**Stated task**
Nothing outside the stretch should be returned: give exactly the lines from the line containing "cutters = hollows + rods" through the line containing "if empty is", including both.

**Extracted entries**

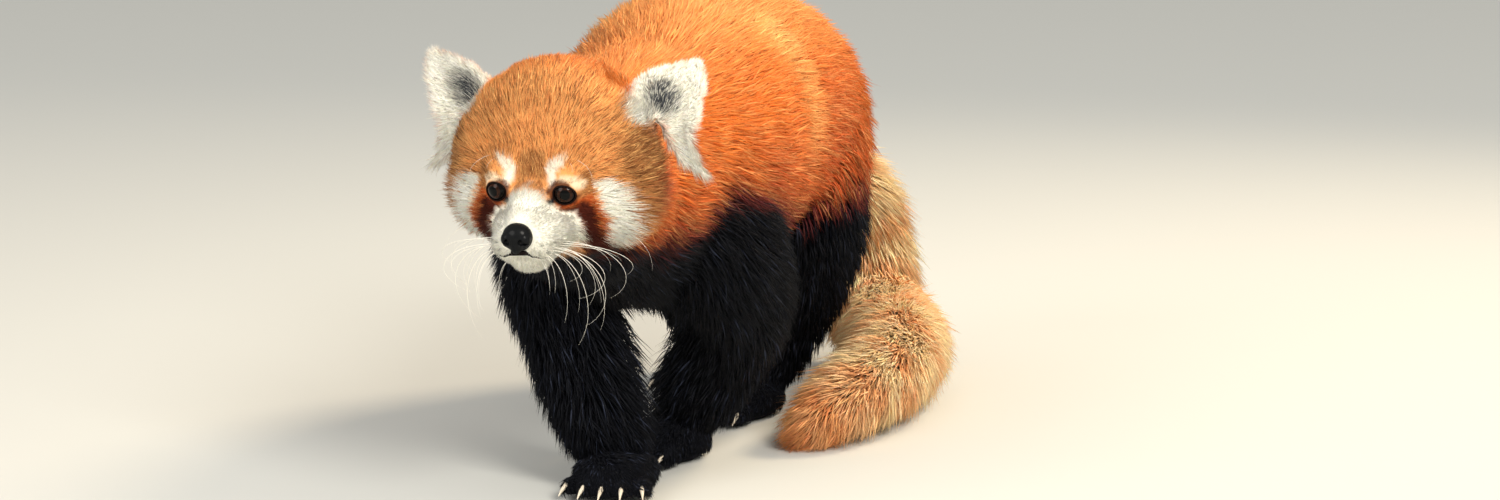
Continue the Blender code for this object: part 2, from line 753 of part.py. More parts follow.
def inside(tree, point):
    """Whether a point lies in a closed surface."""
    start = (Vector(point) - ORIGIN) * MM
    way = Vector((0.0123, 0.0171, 1)).normalized()
    hits = 0
    while True:
        place, _, _, _ = tree.ray_cast(start, way)
        if place is None:
            return hits % 2 == 1
        hits += 1
        start = place + way * 1e-6


def loose_parts(obj):
    """Every closed surface of a mesh as an object of its own."""
    work = bmesh.new()
    work.from_mesh(obj.data)
    work.verts.ensure_lookup_table()
    seen = set()
    groups = []
    for vertex in work.verts:
        if vertex.index in seen:
            continue
        group, queue = [], [vertex]
        seen.add(vertex.index)
        while queue:
            item = queue.pop()
            group.append(item)
            for edge in item.link_edges:
                other = edge.other_vert(item)
                if other.index not in seen:
                    seen.add(other.index)
                    queue.append(other)
        groups.append(group)
    made = []
    for group in sorted(groups, key=len, reverse=True):
        order = {vertex: i for i, vertex in enumerate(group)}
        faces = {face for vertex in group for face in vertex.link_faces}
        mesh = bpy.data.meshes.new("piece")
        mesh.from_pydata([v.co for v in group], [], [[order[v] for v in face.verts] for face in faces])
        made.append(bpy.data.objects.new("piece", mesh))
        bpy.context.scene.collection.objects.link(made[-1])
    work.free()
    bpy.data.objects.remove(obj, do_unlink=True)
    return made


def loose_parts_first(obj):
    """Only the largest closed surface of a mesh."""
    parts = loose_parts(obj)
    for part in parts[1:]:
        bpy.data.objects.remove(part, do_unlink=True)
    return parts[0]


def named_pieces(parts):
    """Names each piece by the inner point that it holds, and drops the crumbs."""
    trees = [BVHTree.FromObject(part, bpy.context.evaluated_depsgraph_get()) for part in parts]
    kept = set()
    for name, point in PIECES.items():
        for i, tree in enumerate(trees):
            if i not in kept and inside(tree, point):
                kept.add(i)
                parts[i].name = name
                parts[i].data.name = name
                break
        else:
            raise RuntimeError("no piece holds the middle of " + name)
    for i, part in enumerate(parts):
        if i not in kept:
            bpy.data.objects.remove(part, do_unlink=True)


def renamed(obj, name):
    obj.name = name
    obj.data.name = name
    return obj


def material(name, colour, roughness):
    made = bpy.data.materials.new(name)
    made.use_nodes = True
    shader = made.node_tree.nodes["Principled BSDF"]
    shader.inputs["Base Color"].default_value = (*colour, 1)
    shader.inputs["Roughness"].default_value = roughness
    made.diffuse_color = (*colour, 1)
    return made


def colour_of(name):
    """The node's main colour and roughness."""
    if name.startswith("claw"):
        return HORN, 0.35
    if name.startswith("eye"):
        return EYE_BROWN, 0.06
    if name == "nose":
        return NOSE_BLACK, 0.4
    if name.startswith("ear"):
        return WHITE_FUR, 0.9
    if name.startswith("tail"):
        return TAIL_BUFF, 0.9
    if name in ("head", "neck", "torso"):
        return RUST, 0.9
    return DARK_FUR, 0.85


def finish(obj):
    """Clean triangles, faces outwards, flat shading and the node's own material."""
    work = bmesh.new()
    work.from_mesh(obj.data)
    bmesh.ops.remove_doubles(work, verts=work.verts, dist=2e-6)
    bmesh.ops.dissolve_degenerate(work, edges=work.edges, dist=2e-6)
    bmesh.ops.collapse(work, edges=[edge for edge in work.edges if len(edge.link_faces) > 2])
    bmesh.ops.triangulate(work, faces=work.faces)
    bmesh.ops.recalc_face_normals(work, faces=work.faces)
    work.to_mesh(obj.data)
    work.free()
    obj.data.materials.clear()
    colour, roughness = colour_of(obj.name)
    obj.data.materials.append(material(obj.name, colour, roughness))


def fewer(obj, faces):
    """The same surface with about so many triangles, the smallest ones merged first."""
    decimate = obj.modifiers.new("fewer", "DECIMATE")
    decimate.ratio = min(1.0, faces / sum(len(face.vertices) - 2 for face in obj.data.polygons))
    return evaluated(obj, obj.name)


def small_parts():
    """The claws, the nose and the eyes."""
    for name, place in claw_places().items():
        renamed(claw_form(name, *place), name)
    dimples = []
    for side in (1, -1):
        hole = NOSE_PLACE + Vector((4.3 * side, -6.6, -1.2))
        dimples.append(ball("nostril", from_head(hole), (1.7, 2.4, 2.1), head_turn(), 8, 5))
    renamed(boolean(nose_form(), "DIFFERENCE", dimples), "nose")
    for name, side in (("eye_left", 1), ("eye_right", -1)):
        centre = from_head((EYE_PLACE.x * side, EYE_PLACE.y, EYE_PLACE.z))
        radii = (EYE_RADIUS, EYE_RADIUS, EYE_RADIUS)
        renamed(ball(name, centre, radii, head_turn(), 14, 9), name)


def main():
    clear_scene()
    skull = head()
    locks = head_locks(skull) + coat_locks()
    rods = mouth_rods(skull)
    hairs = whiskers(skull)
    lids, hollows = eye_forms()
    whole = boolean(body(), "UNION", [skull])
    whole = fewer(boolean(whole, "UNION", locks, "MANIFOLD"), COAT_FACES)
    for name, side in (("ear_left", 1), ("ear_right", -1)):
        cut = boolean(ear(side), "DIFFERENCE", [grown(whole, "shell", GAP)])
        renamed(loose_parts_first(cut), name)
    whole = boolean(whole, "UNION", lids + hairs)
    cutters = hollows + rods
    cutters.extend(claw_form("claw", *place, GAP) for place in claw_places().values())
    cutters.append(nose_form(GAP))
    cutters.append(slab("floor", (0, 120, -30), (0, 0, 1), (400, 500), 60))
    whole = boolean(whole, "DIFFERENCE", cutters)
    whole = boolean(whole, "DIFFERENCE", [slab(name, *cut) for name, cut in CUTS.items()])
    named_pieces(loose_parts(whole))
    small_parts()
    for obj in list(bpy.data.objects):
        finish(obj)


main()
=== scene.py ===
# %% [markdown]
# # A red panda, life size
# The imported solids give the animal's size, stance and outline. This script dresses them: a skin, a coat
# of tufts in solid mesh, and eyes, nose, lips, whiskers and claws. Everything is in metres in the frame of
# the solids, while the animal's own sizes below are in millimetres, as they are in its source.

# %% Load the frame
import math

import bmesh
import bpy
import numpy as np
from mathutils import Matrix, Vector
from mathutils.bvhtree import BVHTree
from mathutils.kdtree import KDTree


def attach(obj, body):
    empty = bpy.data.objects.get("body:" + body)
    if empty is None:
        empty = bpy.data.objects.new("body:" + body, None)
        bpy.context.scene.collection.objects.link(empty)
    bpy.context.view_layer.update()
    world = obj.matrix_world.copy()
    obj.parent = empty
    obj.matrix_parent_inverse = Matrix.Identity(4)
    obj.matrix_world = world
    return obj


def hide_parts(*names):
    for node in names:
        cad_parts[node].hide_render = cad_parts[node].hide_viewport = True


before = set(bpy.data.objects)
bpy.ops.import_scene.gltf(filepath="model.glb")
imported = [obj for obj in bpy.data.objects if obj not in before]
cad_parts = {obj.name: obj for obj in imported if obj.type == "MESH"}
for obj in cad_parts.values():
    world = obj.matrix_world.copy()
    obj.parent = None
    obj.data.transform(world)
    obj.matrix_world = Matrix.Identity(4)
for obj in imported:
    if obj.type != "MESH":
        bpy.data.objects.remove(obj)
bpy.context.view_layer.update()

MM = 0.001
ORIGIN = np.array((17.0, 18.0, 0.0))
CLAWS = sorted(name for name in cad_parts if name.startswith("claw"))
FLESH = sorted(set(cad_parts) - set(CLAWS) - {"nose", "eye_left", "eye_right"})

# %% [markdown]
# ## The animal's sizes
# A body is a row of stations: where its middle is, its half width and its half depth. The same tables
# shaped the solids, so the skin that is built from them lies inside the solids by the depth of the coat.

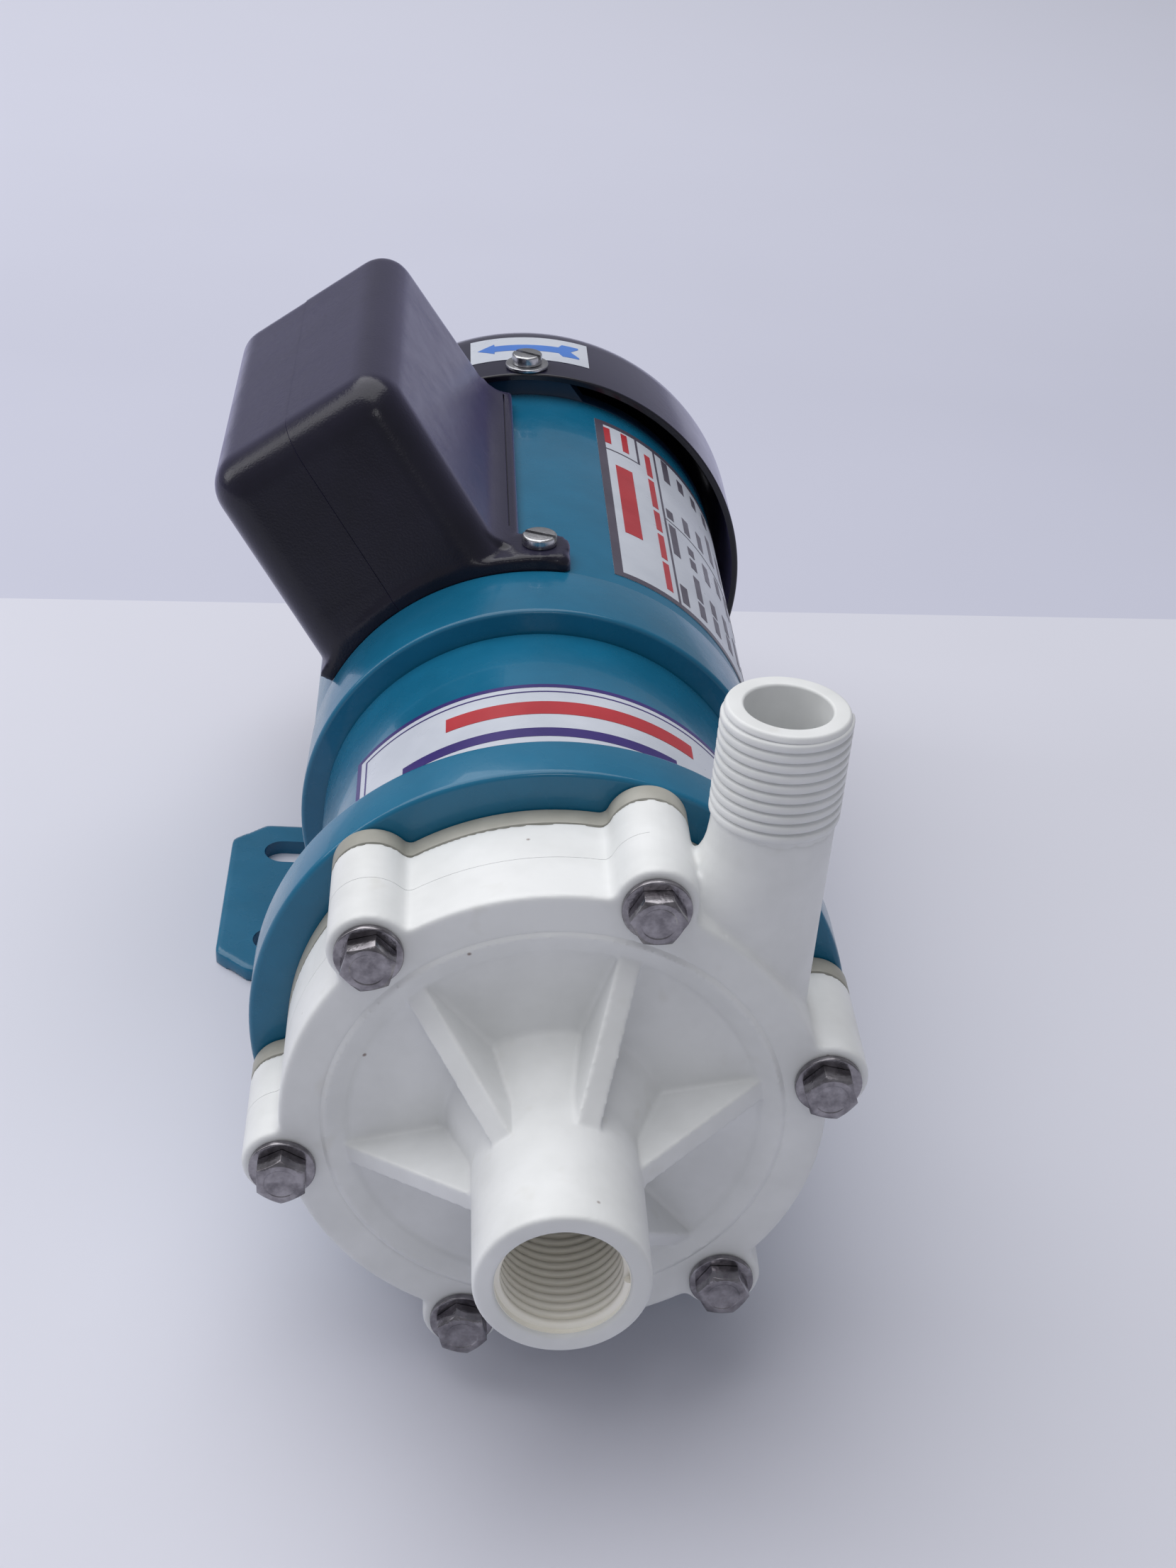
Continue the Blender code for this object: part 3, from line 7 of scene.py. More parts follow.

**Task result**
    cutters = hollows + rods
    cutters.extend(claw_form("claw", *place, GAP) for place in claw_places().values())
    cutters.append(nose_form(GAP))
    cutters.append(slab("floor", (0, 120, -30), (0, 0, 1), (400, 500), 60))
    whole = boolean(whole, "DIFFERENCE", cutters)
    whole = boolean(whole, "DIFFERENCE", [slab(name, *cut) for name, cut in CUTS.items()])
    named_pieces(loose_parts(whole))
    small_parts()
    for obj in list(bpy.data.objects):
        finish(obj)


main()
=== scene.py ===
# %% [markdown]
# # A red panda, life size
# The imported solids give the animal's size, stance and outline. This script dresses them: a skin, a coat
# of tufts in solid mesh, and eyes, nose, lips, whiskers and claws. Everything is in metres in the frame of
# the solids, while the animal's own sizes below are in millimetres, as they are in its source.

# %% Load the frame
import math

import bmesh
import bpy
import numpy as np
from mathutils import Matrix, Vector
from mathutils.bvhtree import BVHTree
from mathutils.kdtree import KDTree


def attach(obj, body):
    empty = bpy.data.objects.get("body:" + body)
    if empty is None:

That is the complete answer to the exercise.